Matthias Doepke is a German economist and currently HSBC Research Professor at Northwestern University. His research focuses on economic growth, development, political economy and monetary economics.

Education 
Doepke received his Vordiplom from the University of Hagen in 1993 and his Diplom at the Humboldt University of Berlin in 1995. He went on to further study at the University of Chicago and graduated with a Ph.D. in economics in 2000.

Career 
The University of California, Los Angeles appointed him as an assistant professor in economics upon graduating from Chicago.
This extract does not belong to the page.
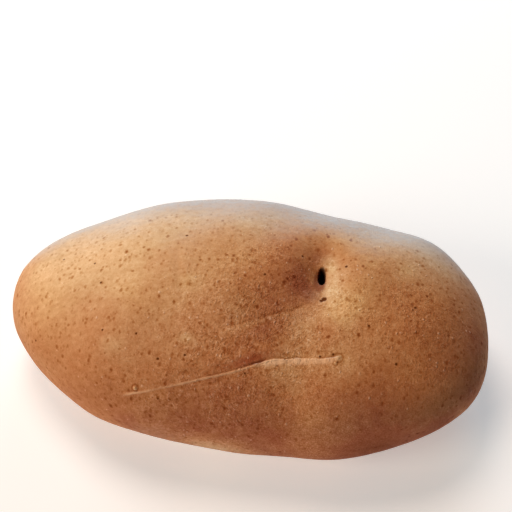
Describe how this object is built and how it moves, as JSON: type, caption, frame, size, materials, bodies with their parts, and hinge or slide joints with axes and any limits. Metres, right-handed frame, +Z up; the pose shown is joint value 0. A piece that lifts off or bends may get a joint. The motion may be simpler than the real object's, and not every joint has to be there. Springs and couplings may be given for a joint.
{
  "type": "mollete roll",
  "caption": "Soft oval wholemeal bread roll with a smooth domed crust, a dimple round a small blow hole, a long shallow score on its side and a flat base to rest on.",
  "frame": {"origin": "on the flat base, under the middle of the roll's length and width", "axes": "+X along the roll towards its broad end, +Y away from the side with the long score, +Z up"},
  "size_m": [0.15, 0.0898, 0.046],
  "materials": {
    "crust": "soft matte baked crust, golden brown with brown-red bran flecks, paler where the dough stretched"
  },
  "bodies": {
    "root": {"mollete_roll": "crust"}
  },
  "joints": []
}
He was promoted to associate professor in 2006, but left for an associate professorship at Northwestern University in 2008. He was promoted to full professor in 2012. He also works as a research associate at the National Bureau of Economic Research and as a research fellow at the Center for Economic Policy Research and the IZA Institute of Labor Economics.

Doepke is an editor of the Review of Economic Dynamics and served as its editor-in-chief from 2013 to 2017. He also serves as an associate editor of the American Economic Review, the Journal of Economic Growth and the Journal of Demographic Economics.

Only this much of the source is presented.